What To Consider In Stainless Steel Threaded Studs

Stainless steel is often seen as the ideal material for fasteners, studs and even plate used in a wide range of different types of industrial applications. Stainless steel is highly corrosion resistant, and it can also go through several finishing options to make it even more resistant and durable.

As a fastener, stainless steel threaded studs offer several advantages over stainless steel nuts and bolts. The most obvious advantage is that a bolt requires a hole to be drilled through the base workpiece before the two parts can be fastened together. Not only does this create an additional step, but it can be problematic as it requires access to both sides of the workpiece to complete the tightening process.

With the use of stainless steel threaded studs, a simple drawn arc welder can be used for larger thickness workpieces while the capacitor discharge (CD) stud welder can be used for the smaller diameter stainless steel studs. Both options will result in a secure, reliable attachment of the stud to the workpiece without any need for access to the other side.

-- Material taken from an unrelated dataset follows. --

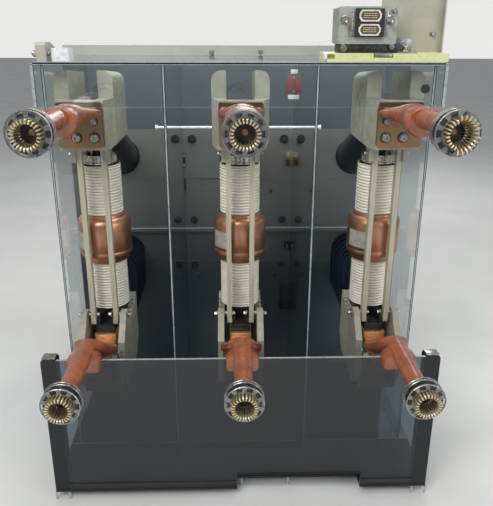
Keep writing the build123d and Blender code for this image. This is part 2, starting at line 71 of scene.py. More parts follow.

Full Thread or Pitch Diameter

The two general types of stainless steel threaded studs include a full thread and a pitch diameter. The two-look different, with the full thread having the thread from top to bottom. The one end of the full thread will have a very slight area without the thread that tapers into a point, allowing for the melting of the molten pool to form the weld.

The pitch diameter stainless steel threaded studs have a significant area above the taper where there is a lack of thread. This creates a slightly stronger stud to resist shear force as there is no weakening due to the presence of thread.

The caution to consider in using the pitch diameter option is that the unthreaded part cannot exceed the thickness of the part to be mated or it will be impossible to tighten completely.